Ces problèmes s’aggravent selon deux facteurs faussement contradictoires : l’âge et l’expérience. Les jeunes conducteurs alternent plus aisément entre plusieurs tâches, mais leur parcours visuo-attentionel de la route est généralement mauvais, du fait de leur manque d’expérience. Leur attention se dissipe entre de nombreux éléments pas toujours des plus utiles. Les conducteurs plus aguerris montrent beaucoup plus d’efficacité à ce niveau. Pour les personnes âgées cependant, ce gain d’expérience est contrebalancé par leur difficulté croissante à trier les informations et, en particulier, à ignorer celles moins importantes.

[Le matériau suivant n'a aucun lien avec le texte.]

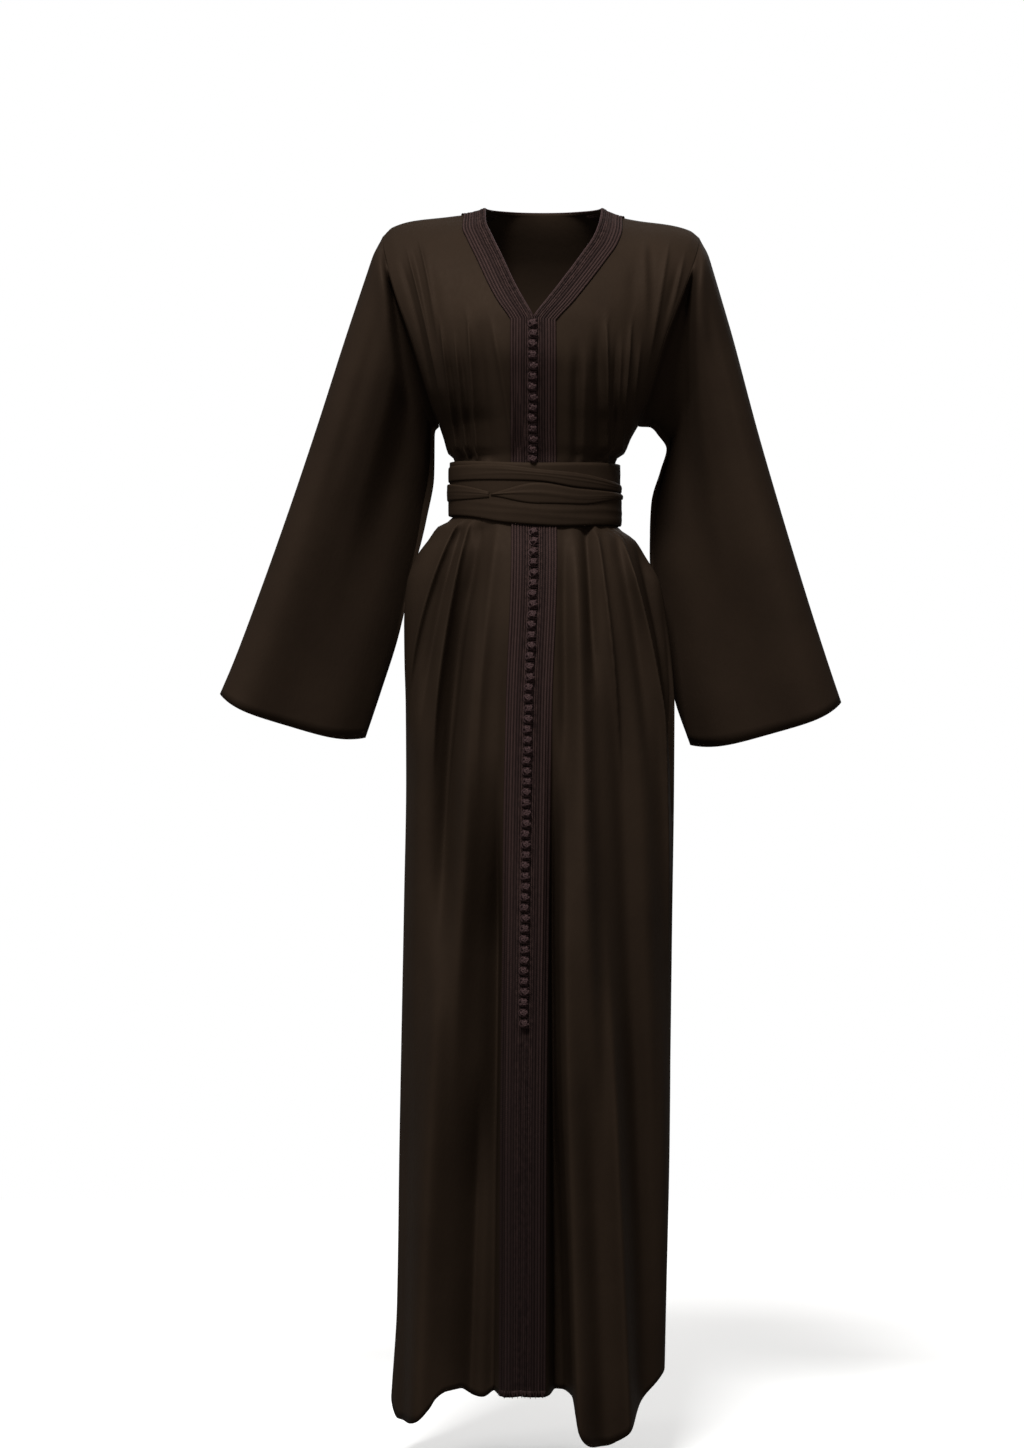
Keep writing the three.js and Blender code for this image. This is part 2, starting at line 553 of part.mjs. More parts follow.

Pour toutes les catégories, l’enjeu consiste donc à obtenir les informations essentielles à la conduite, les éléments cruciaux que le drivenger aurait manqués alors qu’il se livrait à d’autres activités. C’est le rôle de l’interface. Les chercheurs du CLLE ne conçoivent en effet aucun système de conduite, ils travaillent sur cette fameuse interface qui doit permettre à des systèmes sophistiqués de communiquer avec les humains. « Les équipementiers présentent des systèmes extrêmement puissants, capables de transmettre des informations sur l’état de la circulation à un instant t à plusieurs centaines de kilomètres, développe Céline Lemercier. Mais en tant qu’humain, dans le cadre de son activité de conduite immédiate, cette information en l’état ne sert à rien. » Le drivenger a essentiellement besoin d’informations sur sa mobilité en court.

Pour Céline Lemercier, « le rôle de l’interface est de rendre le système utile, utilisable et acceptable ». Elle doit servir l’humain sans jamais rogner sur les aspects pratiques ou éthiques. L’interface peut transmettre les informations par des signaux visuels fixes ou animés, des sons ou des combinaisons des deux. Pour tester son efficacité, retour par la case Simul’auto.

 « Pour étudier l’interaction avec des interfaces embarquées, nous utilisons une technique dite du Magicien d’Oz. Nous développons l’interface d’un système embarqué hypothétique, puis nous soumettons le drivenger à un parcours routier simulé où nous contrôlons l’ensemble des paramètres. » L’équipe peut ensuite proposer aux industriels des préconisations pour le développement d’une interface dont la finalité répond à celle de systèmes en cours de développement ou encore au stade de l’idéation. La prochaine démonstration sera cependant pour le grand public, puisque Céline Lemercier présentera ses travaux au salon Innovatives SHS du CNRS, les 15 et 16 mai à Lille.

 

Evénement :
CNRS Innovatives SHS 2019
Les 15 et 16 mai 2019, Lille Grand Palais

 

Notes
  • 1. Contraction de driver et passenger, conducteur et passager.